Regarding the writing and recording process, Ale Sergi explained that they initially started meeting with the goal of composing together in the studio. Months later, Lali and De Tommaso contacted him to invite him to join the song as a guest artist with Miranda!. On her part, Lali revealed that when they began discussing the theme of the song, she initially wanted to explore the pain of a broken heart. However, the concept evolved when they decided to focus on a powerful love that healed and illuminated. She also mentioned that collaborating with the Argentine duo on a song of her own was the realization of a dream and a "personal whim" she had always had.

==Critical reception==
Lucas Terrazas from Infobae noted that the song "combines Lali's charisma with the freshness and talent of Ale Sergi and Juliana Gattas", highlighting the singer's versatility and ability to blend different musical genres without losing her artistic essence. Martín Sanzano from Rolling Stone described the song as "an eighties-inspired single with a catchy chorus, destined to become a hit". Azul Ingratta from MSN called the collaboration "explosive" and labeled the song "a new classic of Spanish-language pop".

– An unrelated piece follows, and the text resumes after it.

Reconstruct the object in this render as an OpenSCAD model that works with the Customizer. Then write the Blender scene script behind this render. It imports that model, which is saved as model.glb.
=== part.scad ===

Additionally, the Brazilian website Latin Pop Brasil selected the song as the best release of the week, praising its 90s pop sound that combined nostalgia with modernity.

==Charts==

=== Weekly charts ===

Weekly chart performance for "Mejor Que Vos"
| Chart (2025) | Peak position |
|---|---|
| Argentina Hot 100 (Billboard) | 14 |
| Argentina Airplay (Monitor Latino) | 1 |
| Argentina Latin Airplay (Monitor Latino) | 1 |
| Argentina National Songs (Monitor Latino) | 1 |
| Paraguay Pop (Monitor Latino) | 12 |
| Uruguay (Monitor Latino) | 7 |
| Uruguay Pop (Monitor Latino) | 2 |

===Year-end charts===

2025 year-end chart performance for "Mejor Que Vos"
| Chart (2025) | Position |
|---|---|
| Argentina Airplay (Monitor Latino) | 4 |
| Argentina Pop Airplay (Monitor Latino) | 2 |
| Bolivia Airplay (Monitor Latino) | 88 |
| Bolivia Pop Airplay (Monitor Latino) | 45 |
| Paraguay Pop Airplay (Monitor Latino) | 99 |
| Uruguay Airplay (Monitor Latino) | 16 |
| Uruguay Pop Airplay (Monitor Latino) | 6 |

==Certifications==

| Region | Certification | Certified units/sales |
| Argentina (CAPIF) | Gold | 10,000^{‡} |
^{‡} Sales+streaming figures based on certification alone.